Below are some records; quote exactly the lines from the one that contains "Model this object" through the one that contains "rim_bevel = 0.12; // [0.05:0.01:0.3]", inclusive, and no others.
+++ Task inputs
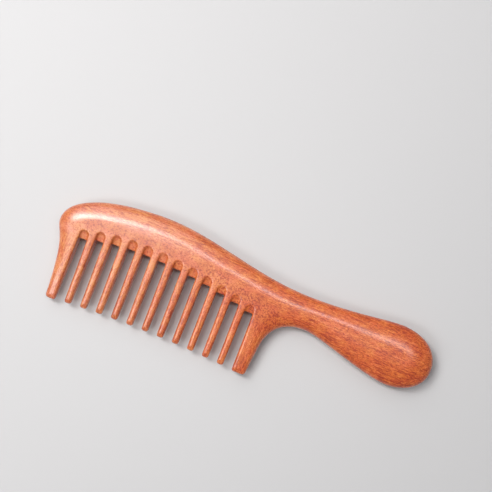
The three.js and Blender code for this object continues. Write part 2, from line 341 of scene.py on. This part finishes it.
++++++
+++ Task inputs
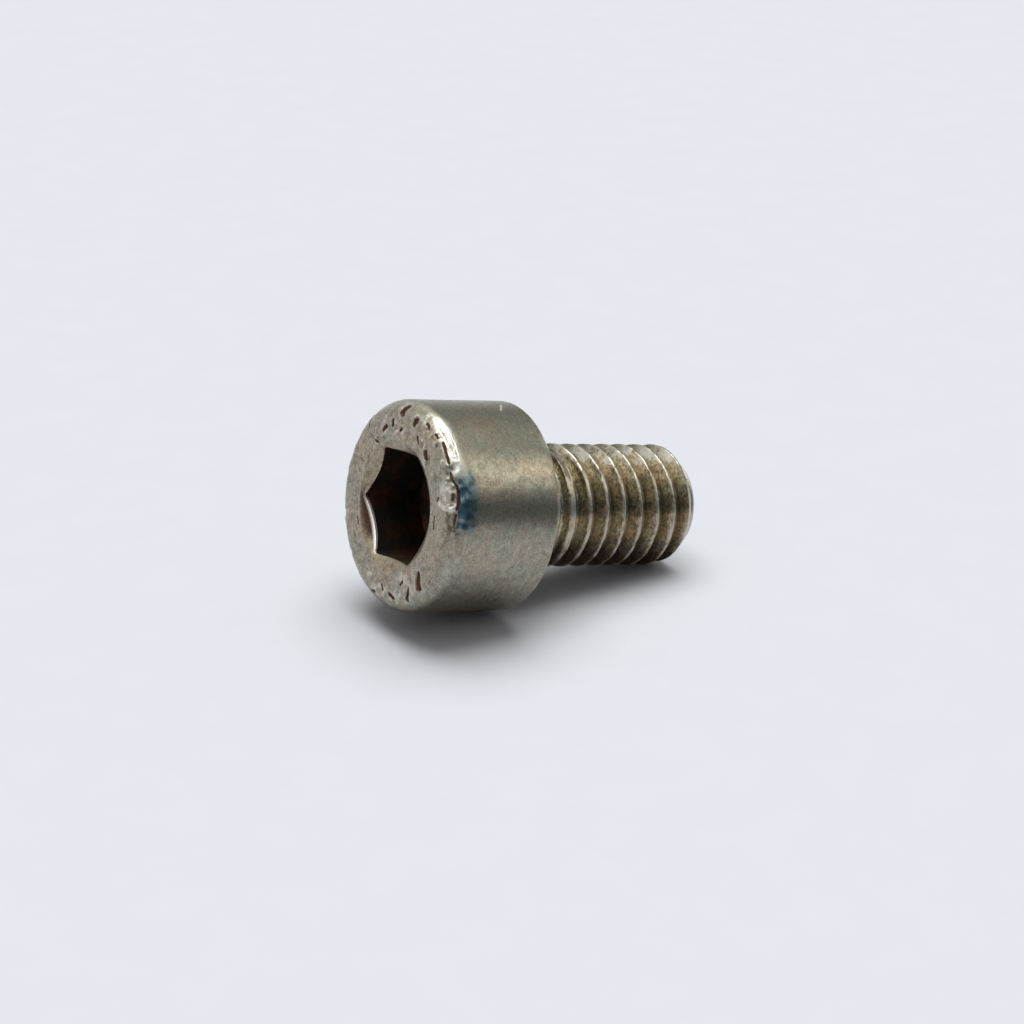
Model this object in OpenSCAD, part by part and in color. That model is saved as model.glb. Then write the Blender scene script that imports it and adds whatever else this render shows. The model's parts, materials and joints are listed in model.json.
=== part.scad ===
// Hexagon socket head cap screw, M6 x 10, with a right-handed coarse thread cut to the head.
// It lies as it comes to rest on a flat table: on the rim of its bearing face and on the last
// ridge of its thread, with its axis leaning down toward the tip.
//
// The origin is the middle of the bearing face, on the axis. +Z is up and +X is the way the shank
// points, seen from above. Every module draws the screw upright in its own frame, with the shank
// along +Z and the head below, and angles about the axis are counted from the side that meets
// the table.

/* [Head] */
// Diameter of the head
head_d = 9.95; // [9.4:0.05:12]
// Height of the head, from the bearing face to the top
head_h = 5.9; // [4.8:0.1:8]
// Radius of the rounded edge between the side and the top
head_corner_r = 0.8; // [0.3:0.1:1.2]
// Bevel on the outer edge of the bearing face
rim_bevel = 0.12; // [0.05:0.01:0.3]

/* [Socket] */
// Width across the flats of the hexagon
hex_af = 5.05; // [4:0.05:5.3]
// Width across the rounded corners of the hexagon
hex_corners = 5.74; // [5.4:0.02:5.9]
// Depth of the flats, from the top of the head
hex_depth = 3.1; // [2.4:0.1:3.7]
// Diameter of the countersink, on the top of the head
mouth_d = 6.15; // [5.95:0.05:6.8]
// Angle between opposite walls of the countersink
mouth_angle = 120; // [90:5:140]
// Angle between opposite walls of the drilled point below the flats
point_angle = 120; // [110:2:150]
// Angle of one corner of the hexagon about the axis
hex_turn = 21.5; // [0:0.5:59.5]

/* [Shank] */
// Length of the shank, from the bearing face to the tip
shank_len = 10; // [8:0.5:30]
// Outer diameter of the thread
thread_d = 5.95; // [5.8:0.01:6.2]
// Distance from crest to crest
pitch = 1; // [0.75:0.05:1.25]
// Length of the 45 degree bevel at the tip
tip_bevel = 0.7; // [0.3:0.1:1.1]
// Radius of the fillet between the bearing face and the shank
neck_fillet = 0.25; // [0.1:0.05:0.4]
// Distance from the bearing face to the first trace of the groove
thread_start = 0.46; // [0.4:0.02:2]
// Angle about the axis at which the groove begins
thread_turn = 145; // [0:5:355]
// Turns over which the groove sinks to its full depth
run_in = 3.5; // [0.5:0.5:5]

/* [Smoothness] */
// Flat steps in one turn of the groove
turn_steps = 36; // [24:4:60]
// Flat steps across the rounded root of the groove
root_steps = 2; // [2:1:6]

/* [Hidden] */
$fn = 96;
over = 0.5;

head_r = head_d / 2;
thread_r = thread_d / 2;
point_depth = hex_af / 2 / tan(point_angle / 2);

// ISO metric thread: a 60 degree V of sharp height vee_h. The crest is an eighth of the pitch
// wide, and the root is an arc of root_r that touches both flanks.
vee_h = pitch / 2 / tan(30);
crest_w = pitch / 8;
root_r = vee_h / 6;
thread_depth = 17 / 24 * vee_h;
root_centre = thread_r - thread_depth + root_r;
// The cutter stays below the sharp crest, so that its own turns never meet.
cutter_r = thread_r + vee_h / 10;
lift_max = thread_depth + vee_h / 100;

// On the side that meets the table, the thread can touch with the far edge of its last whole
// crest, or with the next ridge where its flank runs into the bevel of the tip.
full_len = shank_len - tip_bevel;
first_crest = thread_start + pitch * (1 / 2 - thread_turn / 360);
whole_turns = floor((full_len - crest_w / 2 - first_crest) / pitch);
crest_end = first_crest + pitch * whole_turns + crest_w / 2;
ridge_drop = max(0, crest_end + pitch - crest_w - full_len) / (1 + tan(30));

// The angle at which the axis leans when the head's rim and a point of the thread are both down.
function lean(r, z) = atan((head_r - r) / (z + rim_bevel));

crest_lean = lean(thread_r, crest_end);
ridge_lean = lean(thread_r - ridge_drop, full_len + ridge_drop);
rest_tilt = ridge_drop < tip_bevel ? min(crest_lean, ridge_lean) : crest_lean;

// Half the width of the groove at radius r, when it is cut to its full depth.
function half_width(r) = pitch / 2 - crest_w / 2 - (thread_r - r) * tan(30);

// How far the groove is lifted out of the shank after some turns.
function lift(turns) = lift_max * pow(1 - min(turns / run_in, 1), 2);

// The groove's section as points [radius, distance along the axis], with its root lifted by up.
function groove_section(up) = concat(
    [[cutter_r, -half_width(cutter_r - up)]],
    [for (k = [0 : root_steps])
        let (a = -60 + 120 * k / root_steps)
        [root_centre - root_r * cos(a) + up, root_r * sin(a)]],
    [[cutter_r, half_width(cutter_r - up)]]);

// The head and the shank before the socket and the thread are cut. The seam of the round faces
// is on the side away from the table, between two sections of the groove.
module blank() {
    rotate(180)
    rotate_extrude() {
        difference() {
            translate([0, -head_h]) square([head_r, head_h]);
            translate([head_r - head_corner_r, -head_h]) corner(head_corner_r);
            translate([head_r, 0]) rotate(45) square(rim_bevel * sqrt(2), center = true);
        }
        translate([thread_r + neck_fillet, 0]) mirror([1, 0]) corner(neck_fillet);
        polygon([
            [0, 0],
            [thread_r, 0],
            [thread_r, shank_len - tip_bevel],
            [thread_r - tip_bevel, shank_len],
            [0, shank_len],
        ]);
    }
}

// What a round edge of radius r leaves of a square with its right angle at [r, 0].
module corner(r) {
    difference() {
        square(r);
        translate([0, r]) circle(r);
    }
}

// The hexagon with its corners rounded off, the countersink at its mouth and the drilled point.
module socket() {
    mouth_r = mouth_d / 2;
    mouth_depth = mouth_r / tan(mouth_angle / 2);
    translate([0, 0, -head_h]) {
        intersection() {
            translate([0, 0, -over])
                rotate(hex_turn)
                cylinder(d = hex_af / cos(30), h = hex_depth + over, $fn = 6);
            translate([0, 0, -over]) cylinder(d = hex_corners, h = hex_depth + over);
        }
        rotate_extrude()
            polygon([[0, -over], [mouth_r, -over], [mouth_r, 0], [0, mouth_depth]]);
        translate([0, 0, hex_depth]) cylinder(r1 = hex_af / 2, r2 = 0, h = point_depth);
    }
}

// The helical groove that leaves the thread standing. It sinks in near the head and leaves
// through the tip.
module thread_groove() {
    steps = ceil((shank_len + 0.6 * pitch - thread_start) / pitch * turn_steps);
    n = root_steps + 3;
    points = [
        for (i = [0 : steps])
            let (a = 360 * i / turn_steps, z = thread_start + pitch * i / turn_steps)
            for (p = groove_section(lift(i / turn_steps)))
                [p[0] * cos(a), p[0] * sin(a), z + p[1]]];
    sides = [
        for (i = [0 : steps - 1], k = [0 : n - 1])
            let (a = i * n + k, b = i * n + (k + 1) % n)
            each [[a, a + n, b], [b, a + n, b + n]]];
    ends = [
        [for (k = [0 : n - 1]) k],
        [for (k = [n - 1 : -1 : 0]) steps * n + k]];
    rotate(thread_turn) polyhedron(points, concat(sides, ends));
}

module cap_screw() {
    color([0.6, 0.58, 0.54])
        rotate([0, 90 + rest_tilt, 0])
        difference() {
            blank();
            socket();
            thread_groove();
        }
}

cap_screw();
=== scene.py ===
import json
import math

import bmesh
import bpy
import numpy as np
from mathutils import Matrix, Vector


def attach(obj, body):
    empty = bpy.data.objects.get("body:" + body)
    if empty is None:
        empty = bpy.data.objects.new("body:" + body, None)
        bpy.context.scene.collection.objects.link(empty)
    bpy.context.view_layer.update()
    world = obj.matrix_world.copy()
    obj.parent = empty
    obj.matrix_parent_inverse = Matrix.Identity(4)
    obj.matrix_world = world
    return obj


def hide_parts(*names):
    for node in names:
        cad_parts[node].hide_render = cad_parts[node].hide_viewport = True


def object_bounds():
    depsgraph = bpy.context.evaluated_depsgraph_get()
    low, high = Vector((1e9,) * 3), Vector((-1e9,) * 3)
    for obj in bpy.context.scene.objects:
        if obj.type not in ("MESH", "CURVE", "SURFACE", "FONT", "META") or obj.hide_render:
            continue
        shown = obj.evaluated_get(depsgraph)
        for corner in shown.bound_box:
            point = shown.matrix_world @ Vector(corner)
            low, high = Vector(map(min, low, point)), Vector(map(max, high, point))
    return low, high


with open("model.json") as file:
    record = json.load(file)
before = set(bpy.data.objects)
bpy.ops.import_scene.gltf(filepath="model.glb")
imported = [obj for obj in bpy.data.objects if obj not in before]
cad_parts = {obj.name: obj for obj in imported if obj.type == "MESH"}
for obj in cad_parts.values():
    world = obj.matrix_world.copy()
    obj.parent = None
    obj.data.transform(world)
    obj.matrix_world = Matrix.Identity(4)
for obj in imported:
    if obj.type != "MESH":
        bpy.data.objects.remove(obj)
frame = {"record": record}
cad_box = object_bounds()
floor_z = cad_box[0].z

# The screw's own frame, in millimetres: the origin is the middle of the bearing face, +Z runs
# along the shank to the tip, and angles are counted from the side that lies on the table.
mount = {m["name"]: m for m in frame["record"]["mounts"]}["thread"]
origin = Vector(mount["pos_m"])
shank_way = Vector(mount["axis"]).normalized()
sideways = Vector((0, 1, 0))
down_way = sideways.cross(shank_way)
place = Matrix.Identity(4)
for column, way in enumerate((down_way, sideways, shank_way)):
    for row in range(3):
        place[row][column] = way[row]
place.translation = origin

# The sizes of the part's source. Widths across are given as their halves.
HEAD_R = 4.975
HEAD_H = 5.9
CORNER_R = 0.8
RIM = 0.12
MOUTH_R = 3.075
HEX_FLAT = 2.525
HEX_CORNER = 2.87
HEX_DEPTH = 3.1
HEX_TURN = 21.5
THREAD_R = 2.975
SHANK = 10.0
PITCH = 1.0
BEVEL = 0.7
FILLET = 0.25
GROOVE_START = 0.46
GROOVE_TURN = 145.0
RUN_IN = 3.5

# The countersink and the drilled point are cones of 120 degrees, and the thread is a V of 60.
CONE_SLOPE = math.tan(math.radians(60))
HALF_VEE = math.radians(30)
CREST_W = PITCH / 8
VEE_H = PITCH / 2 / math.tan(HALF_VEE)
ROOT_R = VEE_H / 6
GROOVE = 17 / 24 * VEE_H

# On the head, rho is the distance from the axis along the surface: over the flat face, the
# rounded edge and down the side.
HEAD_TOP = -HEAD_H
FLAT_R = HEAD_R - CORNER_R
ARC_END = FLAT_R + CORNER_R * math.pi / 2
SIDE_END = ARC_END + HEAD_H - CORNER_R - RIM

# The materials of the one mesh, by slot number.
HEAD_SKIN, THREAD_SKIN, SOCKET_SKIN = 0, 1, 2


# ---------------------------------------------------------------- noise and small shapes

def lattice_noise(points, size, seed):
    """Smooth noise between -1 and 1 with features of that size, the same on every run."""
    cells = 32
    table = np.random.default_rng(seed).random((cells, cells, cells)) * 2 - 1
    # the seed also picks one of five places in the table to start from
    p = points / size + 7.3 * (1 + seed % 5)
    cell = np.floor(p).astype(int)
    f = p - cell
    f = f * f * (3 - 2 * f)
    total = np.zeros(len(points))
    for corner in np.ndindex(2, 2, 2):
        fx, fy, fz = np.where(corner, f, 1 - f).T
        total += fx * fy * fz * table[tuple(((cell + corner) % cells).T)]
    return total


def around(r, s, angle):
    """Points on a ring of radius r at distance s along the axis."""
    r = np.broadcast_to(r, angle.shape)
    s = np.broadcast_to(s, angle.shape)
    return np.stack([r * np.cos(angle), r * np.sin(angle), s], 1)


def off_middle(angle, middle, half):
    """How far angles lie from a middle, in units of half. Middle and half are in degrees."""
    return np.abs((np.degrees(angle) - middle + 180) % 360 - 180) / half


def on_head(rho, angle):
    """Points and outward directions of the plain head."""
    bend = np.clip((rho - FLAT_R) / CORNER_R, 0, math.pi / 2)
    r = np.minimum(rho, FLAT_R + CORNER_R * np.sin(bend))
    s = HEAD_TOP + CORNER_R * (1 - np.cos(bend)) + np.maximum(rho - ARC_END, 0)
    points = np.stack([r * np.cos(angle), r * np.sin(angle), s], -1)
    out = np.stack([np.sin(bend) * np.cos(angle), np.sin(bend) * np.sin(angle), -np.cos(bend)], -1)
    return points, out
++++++
### Reply
Model this object in OpenSCAD, part by part and in color. That model is saved as model.glb. Then write the Blender scene script that imports it and adds whatever else this render shows. The model's parts, materials and joints are listed in model.json.
=== part.scad ===
// Hexagon socket head cap screw, M6 x 10, with a right-handed coarse thread cut to the head.
// It lies as it comes to rest on a flat table: on the rim of its bearing face and on the last
// ridge of its thread, with its axis leaning down toward the tip.
//
// The origin is the middle of the bearing face, on the axis. +Z is up and +X is the way the shank
// points, seen from above. Every module draws the screw upright in its own frame, with the shank
// along +Z and the head below, and angles about the axis are counted from the side that meets
// the table.

/* [Head] */
// Diameter of the head
head_d = 9.95; // [9.4:0.05:12]
// Height of the head, from the bearing face to the top
head_h = 5.9; // [4.8:0.1:8]
// Radius of the rounded edge between the side and the top
head_corner_r = 0.8; // [0.3:0.1:1.2]
// Bevel on the outer edge of the bearing face
rim_bevel = 0.12; // [0.05:0.01:0.3]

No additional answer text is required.